Spangenberg didn't back down from the legitimacy of his business one inch.

"Microsoft and Apple are relatively easy to deal with, relatively open," he explained. But other companies aren't like that, he said. "You're dealing in an environment where you're the underdog. It's not infringed, it's invalid, and, you know, you're crazy as to the numbers that we actually do."

So the lawsuits began. Spangenberg and his lawyers believe that any website that uses the combination of SSL together with the RC4 cipher infringe the Jones patent.

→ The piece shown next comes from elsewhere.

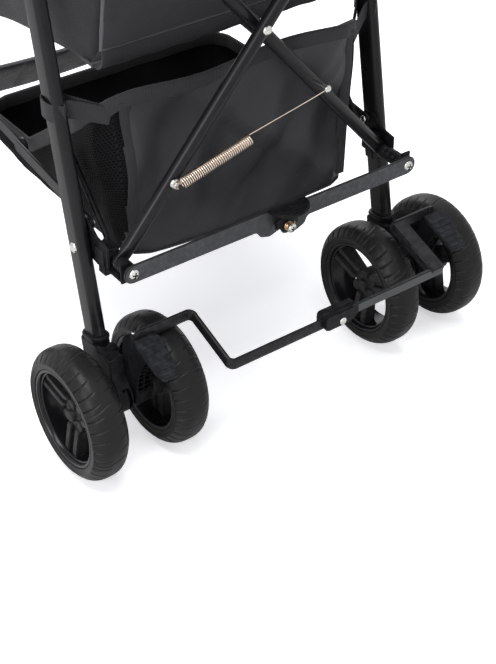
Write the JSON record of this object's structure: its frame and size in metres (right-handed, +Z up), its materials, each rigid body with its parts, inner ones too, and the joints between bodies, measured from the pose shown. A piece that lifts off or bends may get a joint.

The fact that using the RC4 cipher is typically a choice made by customers via their browsers doesn't matter in Spangenberg's view; the customers' actions are part of the infringement.

Target had a website; Target got sued by TQP. It got out of the case by paying $40,000.

Some paid less than that—but most paid more.

Dodge & Cox, a mutual fund, paid a bit more than $25,000. Pentagon Credit Union paid $65,000. QVC paid $75,000. MLB Advanced Media paid $85,000. PetSmart paid $150,000. PMC paid $400,000. Cigna paid $425,000. Bank of America paid $450,000. First National paid $450,000. Visa paid $500,000. Amazon, Newegg's much larger competitor, paid $500,000. UPS paid $525,000.

IBM paid $750,000. Allianz Insurance paid $950,000. Microsoft paid $1,000,000.

If Spangenberg has his way, Newegg and Cheng will pay much more than any of those earlier targets. Newegg has fought back, and now the company faces not the typical mid-six-figure demand, but the demands of TQP's professional damages expert. That expert, Stephen Becker, told the jury that Newegg should pay more than $5 million. That's about 7 cents per click for every order placed on the Newegg site from 2005 until May 2012, when the patent expired.

Correction: an earlier version of this story incorrectly referred to Spangenberg's wife as being a lawyer.